Traction grade tells you the distance the tyres move in a straight line on a wet road before responding to your command to stop. Traction grade would positively correlate with the tread and grooves on the tyre. If the tyre has more tread they would have greater traction on the ground.
Since the tyre in the picture has a traction grade of A, we won’t get as much handle on the vehicle on a rainy day, compared to a car with AA tyres. However, the majority of the car tyres come with an A rating.
Friction from the road generates a lot of heat. Temperature indicator shows how much heat the tyre can take. Tyres have a temperature grade of A, B or C. Tyres graded A can withstand the most heat without being damaged.
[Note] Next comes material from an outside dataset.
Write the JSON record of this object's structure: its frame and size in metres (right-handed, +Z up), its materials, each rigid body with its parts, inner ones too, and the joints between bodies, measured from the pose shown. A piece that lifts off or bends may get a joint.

It tells you the direction the tyre should roll. Why is this important? From this, we can figure out which side of the tyre, should be on the outside of the vehicle. And which one on the inside. Some tyres have arrows, while asymmetric tyres have markings that say in or out.
The Year of Manufacture
If we know the age of the tyre, we would have a rough idea of when we need to replace them. So the sidewall would typically show the week and year of manufacture. Let’s say, the sidewall tells you the tyre was built on 35/19. This means that the tyre was made on the 35th week of 2019.
Along with this, most tyres also come with the name of the manufacturer and materials used for their construction. But these are not the only markings, the sidewall of a quintessential tyre sports. Some have additional information like homologation number, where the tyre was manufactured, terms like reinforced or extra load and many others.
Tyre markings are more or less uniform across brands, be it MRF, Appolo or CEAT. Once you know how to read a tyre, you can apply your knowledge across different brands. This means shopping for new tyres would be a walk down the park!